Words on paper and the actual real world behavior need to be looked at carefully. If you have to turn in your mags and AR with a justification from Heller, guess what counts from that decision?
IMO, the misinterpreting crowd don't always use the language of Heller to win, they twist and misquote it and also demonstrate a lack of knowledge about firearms in order to rule as they wish. So to a degree they basically ignore the language, and the facts about guns, to rule as they please.

That said, there are parts of the language that don't help gun owners, such as the "reasonable restrictions" quote (which from my understanding Kennedy forced Scalia to add). Also the "in common use" comment, which can be interpreted in all manner of ways and the "dangerous and unusual" language.

All of those allow a court to make a stretch and rule that "assault weapons" are not protected, due to being "dangerous and unusual," not in common use, and such restrictions "reasonable." Applying Strict Scrutiny would mean all those parts of Heller would not be suitable to uphold an AWB law, so the judges just do not use Strict Scrutiny. You also get judges like the one for the Massachusetts ban who said that weapons such as the AR-15 were not what the Second Amendment were meant to cover, which as some have pointed out, would be like saying the First Amendment was never meant to cover modern speech and communication technologies (the great irony is that the Founders could very much have envisioned modern rifles, but they could not have envisioned things like iPads, cell phones, laptops, the Internet, television, etc...).
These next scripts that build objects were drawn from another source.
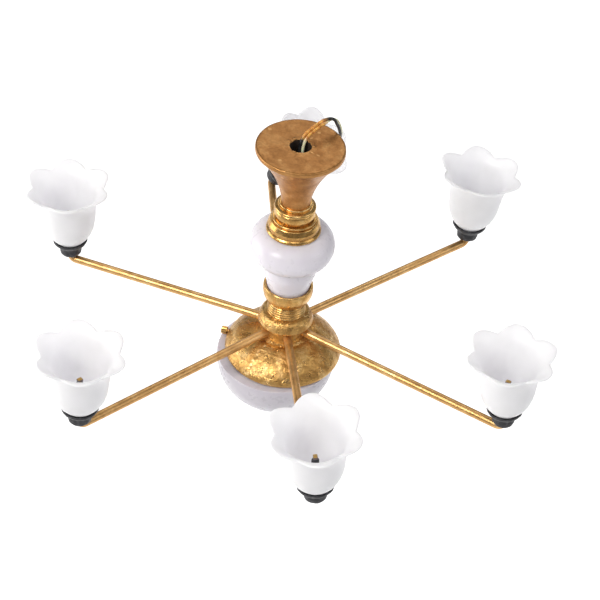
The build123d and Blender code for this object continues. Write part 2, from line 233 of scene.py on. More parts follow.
def add_studio():
    """Pale world that is brighter overhead, five soft boxes and a wide pale floor."""
    scene = bpy.context.scene
    scene.view_settings.view_transform = "Standard"
    world = bpy.data.worlds.new("studio")
    world.use_nodes = True
    tree = world.node_tree
    place = tree.nodes.new("ShaderNodeTexCoord")
    height = tree.nodes.new("ShaderNodeSeparateXYZ")
    ramp = tree.nodes.new("ShaderNodeValToRGB")
    low, high = ramp.color_ramp.elements
    low.position, low.color = 0.0, (*WORLD_LOW, 1)
    high.position, high.color = WORLD_TOP_AT, (*WORLD_TOP, 1)
    background = tree.nodes["Background"]
    background.inputs["Strength"].default_value = WORLD_STRENGTH
    tree.links.new(place.outputs["Generated"], height.inputs[0])
    tree.links.new(height.outputs["Z"], ramp.inputs[0])
    tree.links.new(ramp.outputs["Color"], background.inputs["Color"])
    scene.world = world

    for light in LIGHTS:
        add_area_light(*light)

    sheet = bpy.data.meshes.new("floor")
    half = FLOOR_HALF * MM
    corners = [(-half, -half, 0), (half, -half, 0), (half, half, 0), (-half, half, 0)]
    sheet.from_pydata(corners, [], [(0, 1, 2, 3)])
    floor = add_object("floor", sheet)
    floor.location.z = -FLOOR_DROP * MM
    floor.rotation_euler.z = math.radians(CAMERA_TURN)
    paper = Graph("floor_paper", Roughness=0.9)
    paper.set("Base Color", (0.93, 0.93, 0.93, 1))
    paper.set("Emission Color", (1, 1, 1, 1))
    glow = paper.rise("Y", GLOW_START, GLOW_END, 0.45, 0.85)
    paper.link(glow, paper.shader, "Emission Strength")
    sheet.materials.append(paper.material)


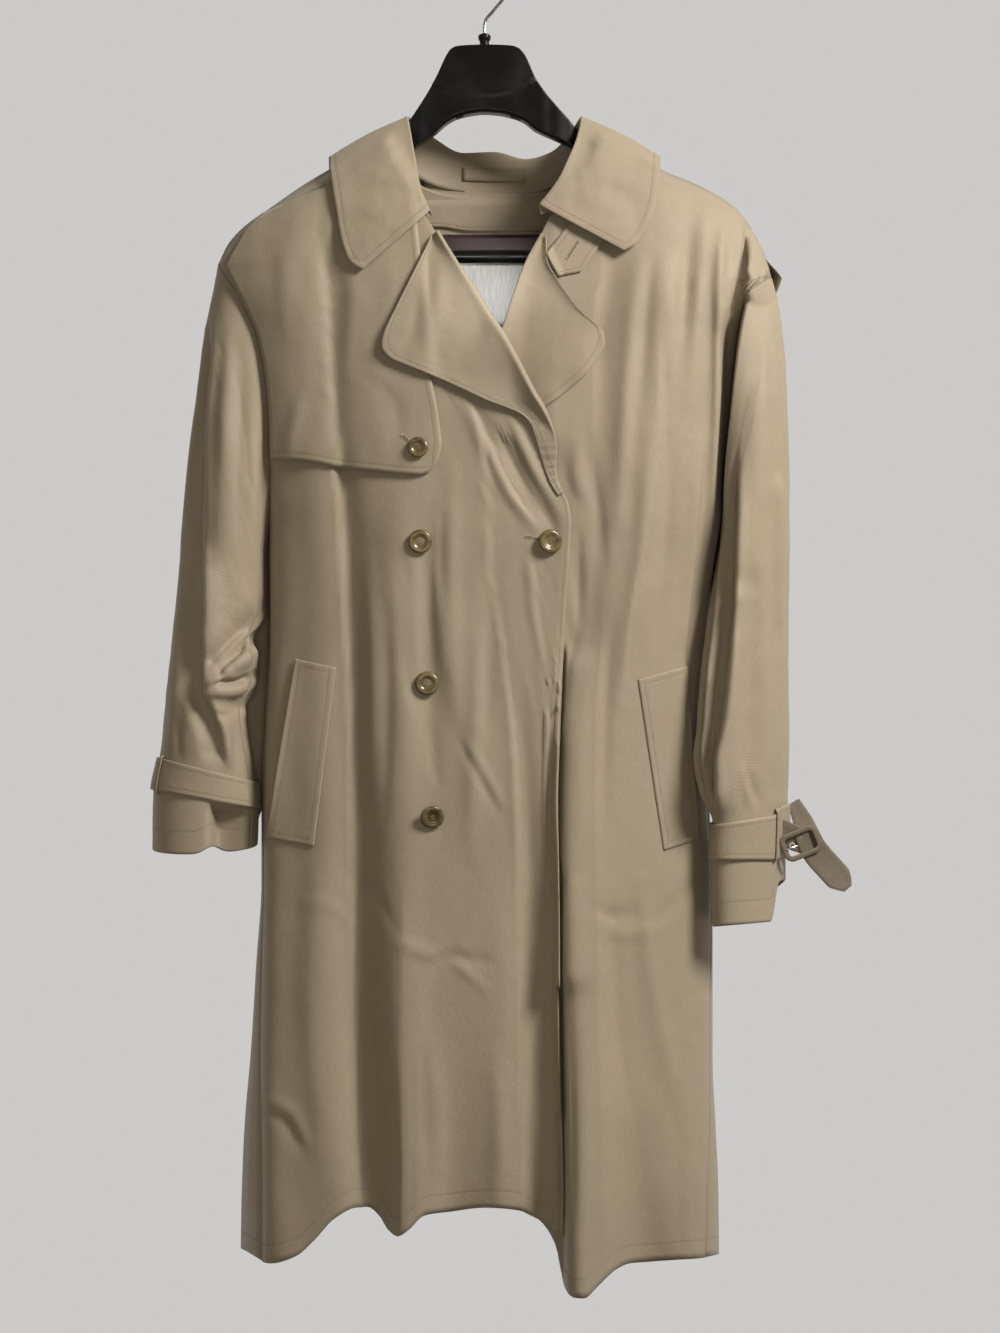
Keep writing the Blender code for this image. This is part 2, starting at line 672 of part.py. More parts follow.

It will take a SCOTUS ruling that explicitly says that given that "assault weapon" is a made-up, arbitrary term to begin with, and that no one thus far has explained explicitly how the arbitrarily-chosen "military-style" features of such weapons make them so much more dangerous, or even how such features are "military" in the first place, that no ban on such weapons can be constitutional, that any and all such bans are the equivalent of a Hate Speech ban.

Last edited by LogicMan; April 12, 2018 at 12:31 AM.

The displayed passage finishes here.